# [Data extract]
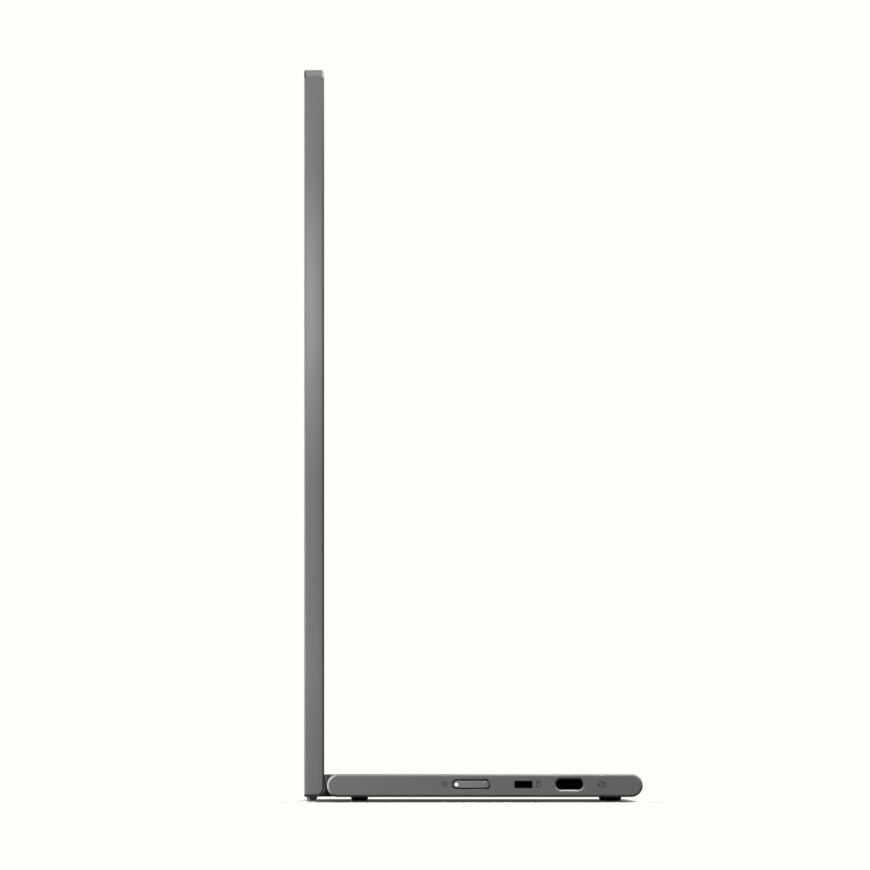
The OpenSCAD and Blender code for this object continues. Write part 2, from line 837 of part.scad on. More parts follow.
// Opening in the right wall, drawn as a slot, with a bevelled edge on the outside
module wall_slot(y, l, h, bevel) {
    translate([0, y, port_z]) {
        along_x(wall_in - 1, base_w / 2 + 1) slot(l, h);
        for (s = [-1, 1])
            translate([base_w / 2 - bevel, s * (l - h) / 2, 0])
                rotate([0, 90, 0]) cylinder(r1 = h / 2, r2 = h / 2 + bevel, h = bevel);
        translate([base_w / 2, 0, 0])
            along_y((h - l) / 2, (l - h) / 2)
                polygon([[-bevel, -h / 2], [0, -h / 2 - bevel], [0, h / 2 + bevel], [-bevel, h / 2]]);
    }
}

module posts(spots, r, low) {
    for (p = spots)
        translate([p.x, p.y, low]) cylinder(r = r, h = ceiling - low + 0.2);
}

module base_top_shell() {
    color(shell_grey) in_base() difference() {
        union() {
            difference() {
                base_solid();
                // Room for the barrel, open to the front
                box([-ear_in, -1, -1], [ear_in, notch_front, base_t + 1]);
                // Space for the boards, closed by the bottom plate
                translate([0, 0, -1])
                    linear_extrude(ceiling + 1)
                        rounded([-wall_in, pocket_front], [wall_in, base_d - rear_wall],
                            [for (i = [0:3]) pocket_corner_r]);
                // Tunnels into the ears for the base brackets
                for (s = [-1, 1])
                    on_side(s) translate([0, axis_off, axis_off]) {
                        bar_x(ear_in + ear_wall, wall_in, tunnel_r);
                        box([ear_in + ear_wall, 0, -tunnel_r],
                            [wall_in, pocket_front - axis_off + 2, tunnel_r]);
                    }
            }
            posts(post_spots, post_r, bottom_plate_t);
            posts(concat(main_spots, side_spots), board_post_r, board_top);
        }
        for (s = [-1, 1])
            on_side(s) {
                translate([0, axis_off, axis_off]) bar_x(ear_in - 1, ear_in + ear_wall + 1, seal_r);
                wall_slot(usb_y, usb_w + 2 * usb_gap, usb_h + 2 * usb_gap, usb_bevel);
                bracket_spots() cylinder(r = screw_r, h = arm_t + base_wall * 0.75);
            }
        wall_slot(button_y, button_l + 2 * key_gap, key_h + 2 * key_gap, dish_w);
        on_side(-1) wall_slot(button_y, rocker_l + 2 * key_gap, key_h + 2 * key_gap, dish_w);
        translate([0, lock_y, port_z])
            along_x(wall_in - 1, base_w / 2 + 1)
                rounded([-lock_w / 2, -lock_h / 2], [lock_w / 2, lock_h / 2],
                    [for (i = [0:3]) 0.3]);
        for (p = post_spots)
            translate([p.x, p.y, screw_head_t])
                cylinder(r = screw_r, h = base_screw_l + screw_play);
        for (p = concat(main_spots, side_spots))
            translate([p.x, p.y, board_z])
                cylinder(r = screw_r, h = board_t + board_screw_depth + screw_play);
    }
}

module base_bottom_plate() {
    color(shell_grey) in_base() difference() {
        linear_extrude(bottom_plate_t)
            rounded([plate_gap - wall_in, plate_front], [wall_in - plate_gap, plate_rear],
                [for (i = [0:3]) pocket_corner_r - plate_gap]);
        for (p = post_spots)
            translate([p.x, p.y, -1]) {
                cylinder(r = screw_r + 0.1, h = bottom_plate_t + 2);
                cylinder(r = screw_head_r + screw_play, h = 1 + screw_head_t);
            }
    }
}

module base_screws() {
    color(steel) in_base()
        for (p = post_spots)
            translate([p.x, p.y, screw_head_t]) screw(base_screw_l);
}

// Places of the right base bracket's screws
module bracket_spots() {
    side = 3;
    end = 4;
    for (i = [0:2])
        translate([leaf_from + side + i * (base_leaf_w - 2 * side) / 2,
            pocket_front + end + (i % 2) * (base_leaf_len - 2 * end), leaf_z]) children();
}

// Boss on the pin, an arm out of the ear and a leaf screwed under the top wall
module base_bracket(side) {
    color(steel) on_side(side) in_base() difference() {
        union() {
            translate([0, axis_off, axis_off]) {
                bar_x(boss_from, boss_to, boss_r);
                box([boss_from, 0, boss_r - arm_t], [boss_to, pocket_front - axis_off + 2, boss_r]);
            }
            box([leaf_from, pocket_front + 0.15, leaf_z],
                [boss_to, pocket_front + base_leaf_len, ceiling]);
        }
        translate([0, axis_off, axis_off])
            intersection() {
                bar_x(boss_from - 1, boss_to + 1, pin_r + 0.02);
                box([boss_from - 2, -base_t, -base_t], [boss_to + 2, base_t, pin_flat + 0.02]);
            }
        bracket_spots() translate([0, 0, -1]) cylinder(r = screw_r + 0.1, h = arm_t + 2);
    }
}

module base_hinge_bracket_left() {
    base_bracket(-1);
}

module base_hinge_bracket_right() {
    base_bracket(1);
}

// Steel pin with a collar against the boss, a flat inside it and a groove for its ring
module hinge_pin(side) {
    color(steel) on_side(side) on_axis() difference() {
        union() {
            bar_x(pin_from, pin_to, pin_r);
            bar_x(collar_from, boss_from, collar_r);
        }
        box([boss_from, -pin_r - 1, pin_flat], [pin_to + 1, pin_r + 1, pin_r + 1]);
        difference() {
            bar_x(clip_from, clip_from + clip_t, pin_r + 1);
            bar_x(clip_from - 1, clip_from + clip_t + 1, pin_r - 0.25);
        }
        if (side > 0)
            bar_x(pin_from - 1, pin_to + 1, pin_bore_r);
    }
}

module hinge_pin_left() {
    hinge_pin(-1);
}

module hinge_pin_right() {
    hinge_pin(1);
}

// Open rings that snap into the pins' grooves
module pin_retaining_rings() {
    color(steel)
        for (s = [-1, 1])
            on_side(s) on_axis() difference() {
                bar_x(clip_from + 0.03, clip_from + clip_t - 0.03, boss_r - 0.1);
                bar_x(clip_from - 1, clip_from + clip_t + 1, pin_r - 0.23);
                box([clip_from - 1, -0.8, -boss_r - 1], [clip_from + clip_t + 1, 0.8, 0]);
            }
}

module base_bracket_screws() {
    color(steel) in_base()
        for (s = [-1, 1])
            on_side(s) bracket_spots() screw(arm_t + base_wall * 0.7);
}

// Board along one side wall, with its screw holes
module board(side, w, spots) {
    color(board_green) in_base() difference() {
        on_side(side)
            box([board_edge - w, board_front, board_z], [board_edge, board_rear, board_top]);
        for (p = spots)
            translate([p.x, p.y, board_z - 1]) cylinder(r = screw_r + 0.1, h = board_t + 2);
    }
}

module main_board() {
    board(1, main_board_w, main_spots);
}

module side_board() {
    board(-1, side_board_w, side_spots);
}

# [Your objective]
Return the whole listing exactly, with every line included.

# [Exercise answer]
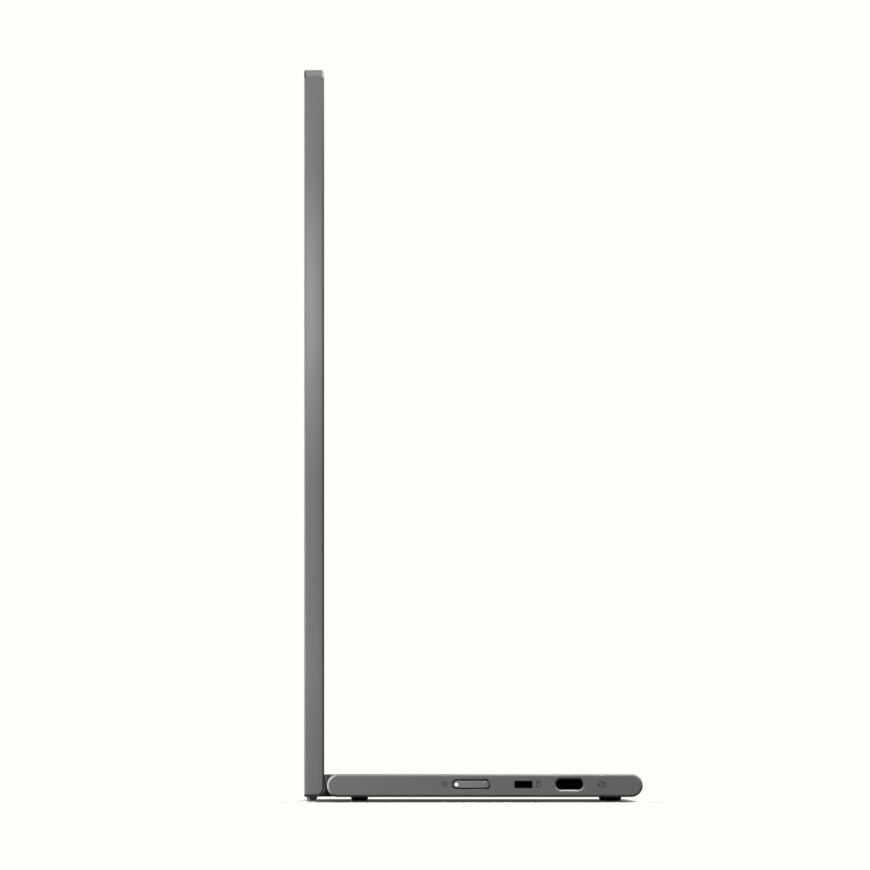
The OpenSCAD and Blender code for this object continues. Write part 2, from line 837 of part.scad on. More parts follow.
// Opening in the right wall, drawn as a slot, with a bevelled edge on the outside
module wall_slot(y, l, h, bevel) {
    translate([0, y, port_z]) {
        along_x(wall_in - 1, base_w / 2 + 1) slot(l, h);
        for (s = [-1, 1])
            translate([base_w / 2 - bevel, s * (l - h) / 2, 0])
                rotate([0, 90, 0]) cylinder(r1 = h / 2, r2 = h / 2 + bevel, h = bevel);
        translate([base_w / 2, 0, 0])
            along_y((h - l) / 2, (l - h) / 2)
                polygon([[-bevel, -h / 2], [0, -h / 2 - bevel], [0, h / 2 + bevel], [-bevel, h / 2]]);
    }
}

module posts(spots, r, low) {
    for (p = spots)
        translate([p.x, p.y, low]) cylinder(r = r, h = ceiling - low + 0.2);
}

module base_top_shell() {
    color(shell_grey) in_base() difference() {
        union() {
            difference() {
                base_solid();
                // Room for the barrel, open to the front
                box([-ear_in, -1, -1], [ear_in, notch_front, base_t + 1]);
                // Space for the boards, closed by the bottom plate
                translate([0, 0, -1])
                    linear_extrude(ceiling + 1)
                        rounded([-wall_in, pocket_front], [wall_in, base_d - rear_wall],
                            [for (i = [0:3]) pocket_corner_r]);
                // Tunnels into the ears for the base brackets
                for (s = [-1, 1])
                    on_side(s) translate([0, axis_off, axis_off]) {
                        bar_x(ear_in + ear_wall, wall_in, tunnel_r);
                        box([ear_in + ear_wall, 0, -tunnel_r],
                            [wall_in, pocket_front - axis_off + 2, tunnel_r]);
                    }
            }
            posts(post_spots, post_r, bottom_plate_t);
            posts(concat(main_spots, side_spots), board_post_r, board_top);
        }
        for (s = [-1, 1])
            on_side(s) {
                translate([0, axis_off, axis_off]) bar_x(ear_in - 1, ear_in + ear_wall + 1, seal_r);
                wall_slot(usb_y, usb_w + 2 * usb_gap, usb_h + 2 * usb_gap, usb_bevel);
                bracket_spots() cylinder(r = screw_r, h = arm_t + base_wall * 0.75);
            }
        wall_slot(button_y, button_l + 2 * key_gap, key_h + 2 * key_gap, dish_w);
        on_side(-1) wall_slot(button_y, rocker_l + 2 * key_gap, key_h + 2 * key_gap, dish_w);
        translate([0, lock_y, port_z])
            along_x(wall_in - 1, base_w / 2 + 1)
                rounded([-lock_w / 2, -lock_h / 2], [lock_w / 2, lock_h / 2],
                    [for (i = [0:3]) 0.3]);
        for (p = post_spots)
            translate([p.x, p.y, screw_head_t])
                cylinder(r = screw_r, h = base_screw_l + screw_play);
        for (p = concat(main_spots, side_spots))
            translate([p.x, p.y, board_z])
                cylinder(r = screw_r, h = board_t + board_screw_depth + screw_play);
    }
}

module base_bottom_plate() {
    color(shell_grey) in_base() difference() {
        linear_extrude(bottom_plate_t)
            rounded([plate_gap - wall_in, plate_front], [wall_in - plate_gap, plate_rear],
                [for (i = [0:3]) pocket_corner_r - plate_gap]);
        for (p = post_spots)
            translate([p.x, p.y, -1]) {
                cylinder(r = screw_r + 0.1, h = bottom_plate_t + 2);
                cylinder(r = screw_head_r + screw_play, h = 1 + screw_head_t);
            }
    }
}

module base_screws() {
    color(steel) in_base()
        for (p = post_spots)
            translate([p.x, p.y, screw_head_t]) screw(base_screw_l);
}

// Places of the right base bracket's screws
module bracket_spots() {
    side = 3;
    end = 4;
    for (i = [0:2])
        translate([leaf_from + side + i * (base_leaf_w - 2 * side) / 2,
            pocket_front + end + (i % 2) * (base_leaf_len - 2 * end), leaf_z]) children();
}

// Boss on the pin, an arm out of the ear and a leaf screwed under the top wall
module base_bracket(side) {
    color(steel) on_side(side) in_base() difference() {
        union() {
            translate([0, axis_off, axis_off]) {
                bar_x(boss_from, boss_to, boss_r);
                box([boss_from, 0, boss_r - arm_t], [boss_to, pocket_front - axis_off + 2, boss_r]);
            }
            box([leaf_from, pocket_front + 0.15, leaf_z],
                [boss_to, pocket_front + base_leaf_len, ceiling]);
        }
        translate([0, axis_off, axis_off])
            intersection() {
                bar_x(boss_from - 1, boss_to + 1, pin_r + 0.02);
                box([boss_from - 2, -base_t, -base_t], [boss_to + 2, base_t, pin_flat + 0.02]);
            }
        bracket_spots() translate([0, 0, -1]) cylinder(r = screw_r + 0.1, h = arm_t + 2);
    }
}

module base_hinge_bracket_left() {
    base_bracket(-1);
}

module base_hinge_bracket_right() {
    base_bracket(1);
}

// Steel pin with a collar against the boss, a flat inside it and a groove for its ring
module hinge_pin(side) {
    color(steel) on_side(side) on_axis() difference() {
        union() {
            bar_x(pin_from, pin_to, pin_r);
            bar_x(collar_from, boss_from, collar_r);
        }
        box([boss_from, -pin_r - 1, pin_flat], [pin_to + 1, pin_r + 1, pin_r + 1]);
        difference() {
            bar_x(clip_from, clip_from + clip_t, pin_r + 1);
            bar_x(clip_from - 1, clip_from + clip_t + 1, pin_r - 0.25);
        }
        if (side > 0)
            bar_x(pin_from - 1, pin_to + 1, pin_bore_r);
    }
}

module hinge_pin_left() {
    hinge_pin(-1);
}

module hinge_pin_right() {
    hinge_pin(1);
}

// Open rings that snap into the pins' grooves
module pin_retaining_rings() {
    color(steel)
        for (s = [-1, 1])
            on_side(s) on_axis() difference() {
                bar_x(clip_from + 0.03, clip_from + clip_t - 0.03, boss_r - 0.1);
                bar_x(clip_from - 1, clip_from + clip_t + 1, pin_r - 0.23);
                box([clip_from - 1, -0.8, -boss_r - 1], [clip_from + clip_t + 1, 0.8, 0]);
            }
}

module base_bracket_screws() {
    color(steel) in_base()
        for (s = [-1, 1])
            on_side(s) bracket_spots() screw(arm_t + base_wall * 0.7);
}

// Board along one side wall, with its screw holes
module board(side, w, spots) {
    color(board_green) in_base() difference() {
        on_side(side)
            box([board_edge - w, board_front, board_z], [board_edge, board_rear, board_top]);
        for (p = spots)
            translate([p.x, p.y, board_z - 1]) cylinder(r = screw_r + 0.1, h = board_t + 2);
    }
}

module main_board() {
    board(1, main_board_w, main_spots);
}

module side_board() {
    board(-1, side_board_w, side_spots);
}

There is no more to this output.